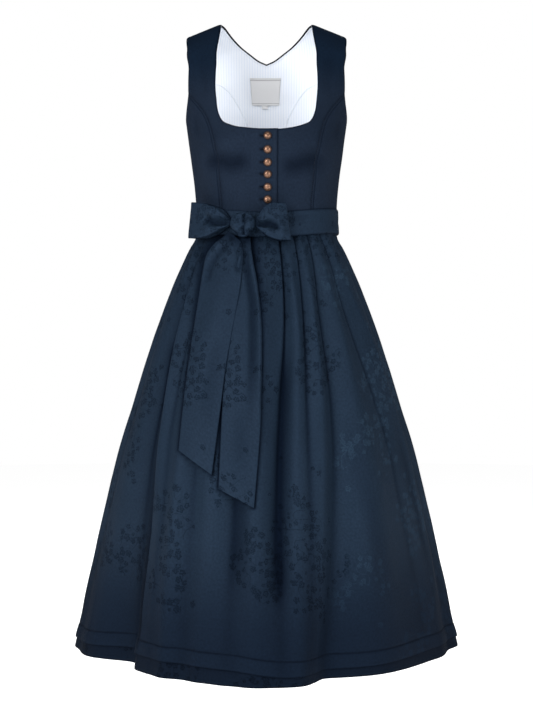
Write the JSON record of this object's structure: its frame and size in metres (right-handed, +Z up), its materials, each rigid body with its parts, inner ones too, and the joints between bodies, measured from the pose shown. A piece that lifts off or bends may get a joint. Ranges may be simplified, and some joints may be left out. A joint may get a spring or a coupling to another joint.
{
  "type": "dirndl",
  "caption": "Navy dirndl filled out as if worn: sleeveless bodice buttoned down the front, long gathered skirt, wrapped apron tied with a bow.",
  "frame": {"origin": "midway between the crests of the two shoulder straps, where the dress hangs from the wearer", "axes": "+Z up, -Y out of the dress's front, +X towards the wearer's left"},
  "size_m": [0.694, 0.6266, 1.1351],
  "materials": {
    "bodice_cloth": "plain navy twill with a soft sheen",
    "lining_cloth": "white cotton with fine pale blue stripes, matt",
    "label_cloth": "pale grey woven ribbon, matt",
    "skirt_cloth": "navy jacquard with flower sprays, satin",
    "apron_cloth": "navy jacquard with flower sprays, satin",
    "tie_cloth": "navy ribbon cloth, satin",
    "button_metal": "aged copper colour, hammered, half gloss"
  },
  "bodies": {
    "root": {"apron": "apron_cloth", "belt_back": "tie_cloth", "belt_front": "tie_cloth", "bodice_back": "bodice_cloth", "bodice_front_left": "bodice_cloth", "bodice_front_right": "bodice_cloth", "bodice_side_back_left": "bodice_cloth", "bodice_side_back_right": "bodice_cloth", "bodice_side_front_left": "bodice_cloth", "bodice_side_front_right": "bodice_cloth", "bow_knot": "tie_cloth", "bow_loop_left": "tie_cloth", "bow_loop_right": "tie_cloth", "bow_tail_left": "tie_cloth", "bow_tail_right": "tie_cloth", "button_1": "button_metal", "button_2": "button_metal", "button_3": "button_metal", "button_4": "button_metal", "button_5": "button_metal", "button_6": "button_metal", "label": "label_cloth", "lining_back": "lining_cloth", "lining_side_back_left": "lining_cloth", "lining_side_back_right": "lining_cloth", "size_tab": "label_cloth", "skirt_back": "skirt_cloth", "skirt_front": "skirt_cloth"}
  },
  "joints": []
}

----

REQUIREMENT: Gather and copy every line of the data in which the string "joints" is found.

COMPLETE OUTPUT:
Write the JSON record of this object's structure: its frame and size in metres (right-handed, +Z up), its materials, each rigid body with its parts, inner ones too, and the joints between bodies, measured from the pose shown. A piece that lifts off or bends may get a joint. Ranges may be simplified, and some joints may be left out. A joint may get a spring or a coupling to another joint.
  "joints": []